### Your objective
From the first line of the data through the line containing "RIB_ANGLE = 80.0", return each line exactly.

### Provided data
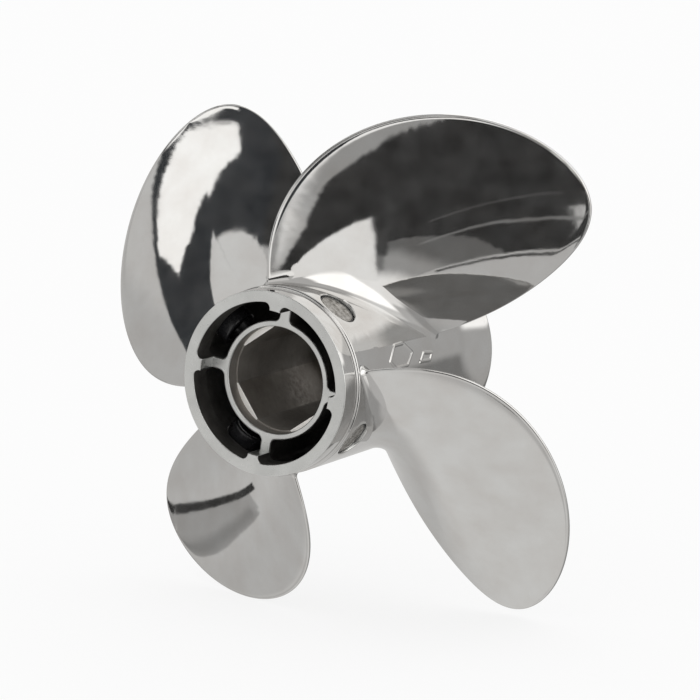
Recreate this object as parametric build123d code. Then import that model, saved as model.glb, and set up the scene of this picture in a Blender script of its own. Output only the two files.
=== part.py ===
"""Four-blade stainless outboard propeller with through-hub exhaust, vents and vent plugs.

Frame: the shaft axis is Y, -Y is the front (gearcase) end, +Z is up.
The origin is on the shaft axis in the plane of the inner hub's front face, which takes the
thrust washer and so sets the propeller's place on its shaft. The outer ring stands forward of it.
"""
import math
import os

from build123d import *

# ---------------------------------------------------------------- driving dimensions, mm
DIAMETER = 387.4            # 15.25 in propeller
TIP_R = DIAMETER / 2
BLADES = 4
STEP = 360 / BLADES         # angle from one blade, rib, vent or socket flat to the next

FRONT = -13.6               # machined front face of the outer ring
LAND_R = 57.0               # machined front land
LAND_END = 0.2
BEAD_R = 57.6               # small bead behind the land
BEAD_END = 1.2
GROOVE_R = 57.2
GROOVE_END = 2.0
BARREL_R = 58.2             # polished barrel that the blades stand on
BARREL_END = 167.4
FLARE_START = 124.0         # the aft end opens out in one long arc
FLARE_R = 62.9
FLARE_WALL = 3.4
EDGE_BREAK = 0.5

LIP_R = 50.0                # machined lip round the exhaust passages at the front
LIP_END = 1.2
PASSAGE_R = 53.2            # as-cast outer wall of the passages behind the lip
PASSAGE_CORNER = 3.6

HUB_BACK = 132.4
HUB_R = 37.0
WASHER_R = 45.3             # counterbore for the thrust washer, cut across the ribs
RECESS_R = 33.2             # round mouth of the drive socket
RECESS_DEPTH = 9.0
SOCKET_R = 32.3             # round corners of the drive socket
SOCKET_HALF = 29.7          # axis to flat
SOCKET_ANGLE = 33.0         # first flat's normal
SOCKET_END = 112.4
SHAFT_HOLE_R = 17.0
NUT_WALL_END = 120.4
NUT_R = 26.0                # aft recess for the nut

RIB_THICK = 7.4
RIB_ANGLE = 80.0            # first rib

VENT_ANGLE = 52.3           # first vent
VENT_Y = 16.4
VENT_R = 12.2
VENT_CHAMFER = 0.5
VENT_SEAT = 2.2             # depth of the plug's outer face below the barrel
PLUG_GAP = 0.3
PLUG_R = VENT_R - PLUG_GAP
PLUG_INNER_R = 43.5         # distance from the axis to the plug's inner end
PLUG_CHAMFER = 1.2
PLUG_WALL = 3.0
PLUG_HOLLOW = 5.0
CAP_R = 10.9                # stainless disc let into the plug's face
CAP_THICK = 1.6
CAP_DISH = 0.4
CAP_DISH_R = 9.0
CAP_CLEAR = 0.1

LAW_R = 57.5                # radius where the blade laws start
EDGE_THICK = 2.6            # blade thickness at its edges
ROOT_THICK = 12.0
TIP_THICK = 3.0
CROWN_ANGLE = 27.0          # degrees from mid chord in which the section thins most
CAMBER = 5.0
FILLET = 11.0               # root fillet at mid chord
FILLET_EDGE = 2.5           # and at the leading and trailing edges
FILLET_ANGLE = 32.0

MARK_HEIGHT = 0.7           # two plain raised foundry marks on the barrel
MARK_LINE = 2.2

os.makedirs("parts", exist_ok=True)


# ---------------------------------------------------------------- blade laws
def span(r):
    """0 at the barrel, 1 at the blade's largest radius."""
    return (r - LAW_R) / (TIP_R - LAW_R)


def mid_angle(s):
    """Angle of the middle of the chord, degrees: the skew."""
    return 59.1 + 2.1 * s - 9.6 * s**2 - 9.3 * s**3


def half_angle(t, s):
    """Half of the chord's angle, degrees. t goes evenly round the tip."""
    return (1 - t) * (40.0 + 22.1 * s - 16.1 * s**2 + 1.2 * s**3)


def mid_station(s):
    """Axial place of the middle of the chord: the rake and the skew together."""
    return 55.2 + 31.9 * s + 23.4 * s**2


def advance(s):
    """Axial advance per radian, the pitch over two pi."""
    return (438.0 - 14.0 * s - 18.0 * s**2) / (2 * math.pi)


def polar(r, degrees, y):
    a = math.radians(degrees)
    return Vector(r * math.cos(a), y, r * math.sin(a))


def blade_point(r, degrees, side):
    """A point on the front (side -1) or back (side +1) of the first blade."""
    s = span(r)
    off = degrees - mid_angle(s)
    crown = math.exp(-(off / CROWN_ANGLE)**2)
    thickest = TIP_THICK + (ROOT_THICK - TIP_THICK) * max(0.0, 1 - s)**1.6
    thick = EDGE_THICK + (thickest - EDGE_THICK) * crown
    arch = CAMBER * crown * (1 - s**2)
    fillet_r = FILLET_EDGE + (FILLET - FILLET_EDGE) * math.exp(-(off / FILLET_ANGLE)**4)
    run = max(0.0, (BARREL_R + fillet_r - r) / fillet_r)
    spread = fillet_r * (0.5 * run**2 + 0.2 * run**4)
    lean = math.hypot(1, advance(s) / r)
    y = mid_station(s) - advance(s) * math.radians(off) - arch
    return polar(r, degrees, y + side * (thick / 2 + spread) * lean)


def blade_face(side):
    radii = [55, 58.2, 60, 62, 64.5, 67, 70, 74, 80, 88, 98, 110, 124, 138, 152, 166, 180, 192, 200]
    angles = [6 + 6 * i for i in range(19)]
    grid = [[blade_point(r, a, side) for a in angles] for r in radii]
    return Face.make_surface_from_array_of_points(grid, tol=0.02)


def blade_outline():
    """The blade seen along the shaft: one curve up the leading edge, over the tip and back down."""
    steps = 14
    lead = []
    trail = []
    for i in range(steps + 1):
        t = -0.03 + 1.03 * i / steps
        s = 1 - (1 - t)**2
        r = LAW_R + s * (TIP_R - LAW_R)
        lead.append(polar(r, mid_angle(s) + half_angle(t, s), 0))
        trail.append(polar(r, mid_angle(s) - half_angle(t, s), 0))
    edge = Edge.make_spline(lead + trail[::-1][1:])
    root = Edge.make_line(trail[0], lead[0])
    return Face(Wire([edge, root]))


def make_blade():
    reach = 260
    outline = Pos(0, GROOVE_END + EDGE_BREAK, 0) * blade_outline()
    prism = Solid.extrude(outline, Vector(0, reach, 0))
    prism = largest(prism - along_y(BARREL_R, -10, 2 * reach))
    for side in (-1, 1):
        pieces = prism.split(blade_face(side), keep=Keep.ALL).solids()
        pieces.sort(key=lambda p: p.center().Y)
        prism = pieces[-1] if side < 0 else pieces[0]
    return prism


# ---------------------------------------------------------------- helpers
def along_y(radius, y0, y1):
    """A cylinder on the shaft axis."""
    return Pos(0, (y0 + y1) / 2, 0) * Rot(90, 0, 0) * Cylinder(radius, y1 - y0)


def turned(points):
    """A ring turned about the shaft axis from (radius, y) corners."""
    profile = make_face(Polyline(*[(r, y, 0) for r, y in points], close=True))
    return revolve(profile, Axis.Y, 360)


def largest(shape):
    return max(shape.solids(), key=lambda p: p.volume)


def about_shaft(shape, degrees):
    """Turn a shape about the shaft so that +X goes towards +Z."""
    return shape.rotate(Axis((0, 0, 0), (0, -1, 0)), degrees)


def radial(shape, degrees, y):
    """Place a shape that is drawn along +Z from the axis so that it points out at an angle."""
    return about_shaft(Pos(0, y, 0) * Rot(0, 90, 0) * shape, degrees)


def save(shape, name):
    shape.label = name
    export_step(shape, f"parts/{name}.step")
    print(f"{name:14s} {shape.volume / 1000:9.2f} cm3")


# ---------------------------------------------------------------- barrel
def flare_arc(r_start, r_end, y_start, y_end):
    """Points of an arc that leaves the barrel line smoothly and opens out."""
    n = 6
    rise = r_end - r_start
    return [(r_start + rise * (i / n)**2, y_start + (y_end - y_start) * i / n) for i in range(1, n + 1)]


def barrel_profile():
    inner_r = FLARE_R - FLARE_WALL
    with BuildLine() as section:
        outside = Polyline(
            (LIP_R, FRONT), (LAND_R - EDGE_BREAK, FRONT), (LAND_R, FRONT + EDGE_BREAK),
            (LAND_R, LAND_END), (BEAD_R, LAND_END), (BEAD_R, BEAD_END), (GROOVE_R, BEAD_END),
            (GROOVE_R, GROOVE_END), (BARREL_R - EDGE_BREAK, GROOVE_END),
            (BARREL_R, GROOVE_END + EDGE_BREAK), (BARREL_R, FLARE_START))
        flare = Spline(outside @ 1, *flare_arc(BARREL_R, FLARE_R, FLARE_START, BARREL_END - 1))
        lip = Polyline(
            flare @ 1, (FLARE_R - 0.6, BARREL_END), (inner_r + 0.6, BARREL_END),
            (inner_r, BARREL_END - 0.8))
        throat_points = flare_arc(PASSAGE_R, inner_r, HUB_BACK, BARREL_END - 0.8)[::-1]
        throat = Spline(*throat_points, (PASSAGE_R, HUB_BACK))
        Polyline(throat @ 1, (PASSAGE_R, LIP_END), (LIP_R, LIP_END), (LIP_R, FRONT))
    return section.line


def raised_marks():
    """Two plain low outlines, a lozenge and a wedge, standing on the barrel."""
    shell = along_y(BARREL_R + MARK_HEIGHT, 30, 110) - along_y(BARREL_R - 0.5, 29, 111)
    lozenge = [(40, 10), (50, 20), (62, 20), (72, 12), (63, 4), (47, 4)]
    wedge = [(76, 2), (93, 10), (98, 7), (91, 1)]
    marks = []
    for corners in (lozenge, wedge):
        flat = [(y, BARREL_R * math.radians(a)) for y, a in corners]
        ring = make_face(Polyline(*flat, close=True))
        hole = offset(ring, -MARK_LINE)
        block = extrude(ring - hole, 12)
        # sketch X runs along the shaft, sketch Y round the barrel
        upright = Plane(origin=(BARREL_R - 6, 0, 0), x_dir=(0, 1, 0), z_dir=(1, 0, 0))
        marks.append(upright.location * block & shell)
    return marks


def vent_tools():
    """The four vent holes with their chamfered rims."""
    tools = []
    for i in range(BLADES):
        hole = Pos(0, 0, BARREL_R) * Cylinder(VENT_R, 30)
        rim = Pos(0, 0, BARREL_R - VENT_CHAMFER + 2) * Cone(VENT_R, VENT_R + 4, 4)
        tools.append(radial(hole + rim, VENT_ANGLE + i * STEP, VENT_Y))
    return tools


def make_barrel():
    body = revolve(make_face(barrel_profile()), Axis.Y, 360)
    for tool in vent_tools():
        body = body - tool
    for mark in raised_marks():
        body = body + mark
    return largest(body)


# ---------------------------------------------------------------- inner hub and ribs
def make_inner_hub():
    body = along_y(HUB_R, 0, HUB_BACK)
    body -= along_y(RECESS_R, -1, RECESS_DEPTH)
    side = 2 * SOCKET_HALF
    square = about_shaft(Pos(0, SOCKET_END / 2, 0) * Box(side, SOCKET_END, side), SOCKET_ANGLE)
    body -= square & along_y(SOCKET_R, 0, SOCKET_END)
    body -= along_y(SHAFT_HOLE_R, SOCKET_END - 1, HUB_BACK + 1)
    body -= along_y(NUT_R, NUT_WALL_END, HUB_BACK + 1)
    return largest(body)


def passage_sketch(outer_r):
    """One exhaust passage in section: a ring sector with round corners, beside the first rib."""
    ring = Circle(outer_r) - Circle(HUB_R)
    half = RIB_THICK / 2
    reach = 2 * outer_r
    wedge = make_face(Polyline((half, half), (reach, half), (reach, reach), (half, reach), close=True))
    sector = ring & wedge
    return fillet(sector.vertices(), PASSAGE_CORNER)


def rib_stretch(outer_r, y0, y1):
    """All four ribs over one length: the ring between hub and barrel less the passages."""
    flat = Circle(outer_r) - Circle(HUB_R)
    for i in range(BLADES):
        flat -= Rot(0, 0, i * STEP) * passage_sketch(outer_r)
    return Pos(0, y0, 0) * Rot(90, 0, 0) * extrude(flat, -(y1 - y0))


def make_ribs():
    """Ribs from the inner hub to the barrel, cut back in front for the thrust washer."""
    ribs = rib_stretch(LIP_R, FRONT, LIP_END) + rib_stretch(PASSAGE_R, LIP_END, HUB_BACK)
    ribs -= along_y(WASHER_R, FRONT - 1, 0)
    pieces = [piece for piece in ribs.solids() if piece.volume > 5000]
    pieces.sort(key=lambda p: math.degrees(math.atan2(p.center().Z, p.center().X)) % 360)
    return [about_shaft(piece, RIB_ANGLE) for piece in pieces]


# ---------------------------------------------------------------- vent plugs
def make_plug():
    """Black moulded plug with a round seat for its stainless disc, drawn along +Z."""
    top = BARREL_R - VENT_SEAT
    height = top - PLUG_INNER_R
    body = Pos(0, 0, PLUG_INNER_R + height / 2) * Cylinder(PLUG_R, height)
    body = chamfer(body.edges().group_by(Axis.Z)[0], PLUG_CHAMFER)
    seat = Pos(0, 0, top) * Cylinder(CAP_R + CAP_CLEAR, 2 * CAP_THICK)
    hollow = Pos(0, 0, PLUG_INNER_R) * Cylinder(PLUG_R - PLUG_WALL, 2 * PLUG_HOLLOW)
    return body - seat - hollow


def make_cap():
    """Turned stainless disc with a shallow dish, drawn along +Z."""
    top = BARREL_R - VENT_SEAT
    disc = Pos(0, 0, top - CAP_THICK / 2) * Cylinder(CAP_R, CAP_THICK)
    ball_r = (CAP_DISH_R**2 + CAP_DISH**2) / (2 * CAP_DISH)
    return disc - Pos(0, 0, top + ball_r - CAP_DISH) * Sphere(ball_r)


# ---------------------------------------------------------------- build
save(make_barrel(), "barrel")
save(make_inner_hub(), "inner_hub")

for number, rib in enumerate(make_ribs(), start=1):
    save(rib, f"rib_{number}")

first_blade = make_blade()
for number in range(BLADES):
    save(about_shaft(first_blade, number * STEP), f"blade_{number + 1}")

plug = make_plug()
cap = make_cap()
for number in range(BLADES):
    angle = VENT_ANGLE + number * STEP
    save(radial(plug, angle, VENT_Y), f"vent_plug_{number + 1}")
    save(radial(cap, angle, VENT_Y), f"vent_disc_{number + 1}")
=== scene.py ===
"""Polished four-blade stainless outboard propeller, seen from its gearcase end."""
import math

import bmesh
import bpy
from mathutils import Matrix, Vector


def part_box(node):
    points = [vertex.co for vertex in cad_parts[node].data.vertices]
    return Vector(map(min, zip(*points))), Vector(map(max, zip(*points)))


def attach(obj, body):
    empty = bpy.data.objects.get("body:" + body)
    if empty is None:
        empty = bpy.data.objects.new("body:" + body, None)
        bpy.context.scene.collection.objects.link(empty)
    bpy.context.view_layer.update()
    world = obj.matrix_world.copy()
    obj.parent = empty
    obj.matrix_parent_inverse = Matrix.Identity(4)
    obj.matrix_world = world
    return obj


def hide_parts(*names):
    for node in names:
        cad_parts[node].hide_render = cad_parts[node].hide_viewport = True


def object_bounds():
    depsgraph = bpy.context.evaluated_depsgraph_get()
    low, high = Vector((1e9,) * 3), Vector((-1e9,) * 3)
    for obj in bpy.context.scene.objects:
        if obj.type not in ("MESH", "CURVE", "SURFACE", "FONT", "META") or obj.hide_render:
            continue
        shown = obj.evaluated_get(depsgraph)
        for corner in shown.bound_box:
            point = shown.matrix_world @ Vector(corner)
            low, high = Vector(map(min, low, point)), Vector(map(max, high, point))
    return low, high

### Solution
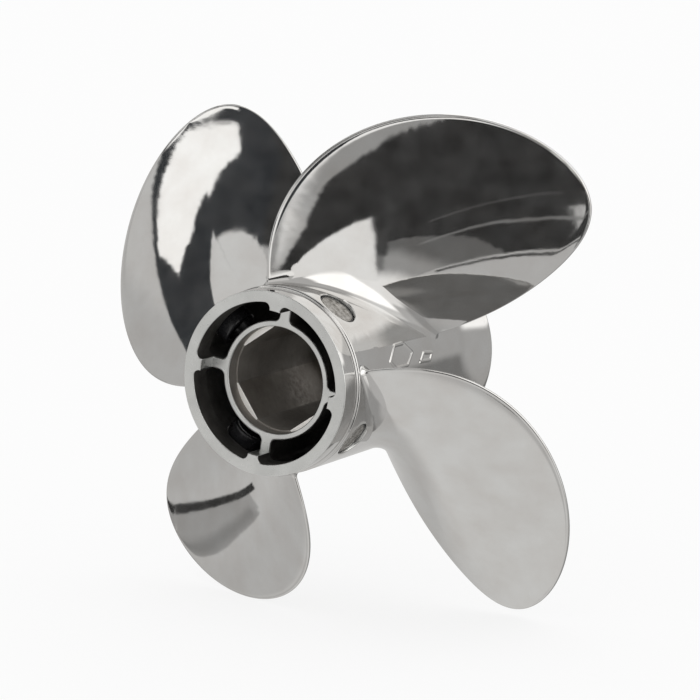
Recreate this object as parametric build123d code. Then import that model, saved as model.glb, and set up the scene of this picture in a Blender script of its own. Output only the two files.
=== part.py ===
"""Four-blade stainless outboard propeller with through-hub exhaust, vents and vent plugs.

Frame: the shaft axis is Y, -Y is the front (gearcase) end, +Z is up.
The origin is on the shaft axis in the plane of the inner hub's front face, which takes the
thrust washer and so sets the propeller's place on its shaft. The outer ring stands forward of it.
"""
import math
import os

from build123d import *

# ---------------------------------------------------------------- driving dimensions, mm
DIAMETER = 387.4            # 15.25 in propeller
TIP_R = DIAMETER / 2
BLADES = 4
STEP = 360 / BLADES         # angle from one blade, rib, vent or socket flat to the next

FRONT = -13.6               # machined front face of the outer ring
LAND_R = 57.0               # machined front land
LAND_END = 0.2
BEAD_R = 57.6               # small bead behind the land
BEAD_END = 1.2
GROOVE_R = 57.2
GROOVE_END = 2.0
BARREL_R = 58.2             # polished barrel that the blades stand on
BARREL_END = 167.4
FLARE_START = 124.0         # the aft end opens out in one long arc
FLARE_R = 62.9
FLARE_WALL = 3.4
EDGE_BREAK = 0.5

LIP_R = 50.0                # machined lip round the exhaust passages at the front
LIP_END = 1.2
PASSAGE_R = 53.2            # as-cast outer wall of the passages behind the lip
PASSAGE_CORNER = 3.6

HUB_BACK = 132.4
HUB_R = 37.0
WASHER_R = 45.3             # counterbore for the thrust washer, cut across the ribs
RECESS_R = 33.2             # round mouth of the drive socket
RECESS_DEPTH = 9.0
SOCKET_R = 32.3             # round corners of the drive socket
SOCKET_HALF = 29.7          # axis to flat
SOCKET_ANGLE = 33.0         # first flat's normal
SOCKET_END = 112.4
SHAFT_HOLE_R = 17.0
NUT_WALL_END = 120.4
NUT_R = 26.0                # aft recess for the nut

RIB_THICK = 7.4
RIB_ANGLE = 80.0            # first rib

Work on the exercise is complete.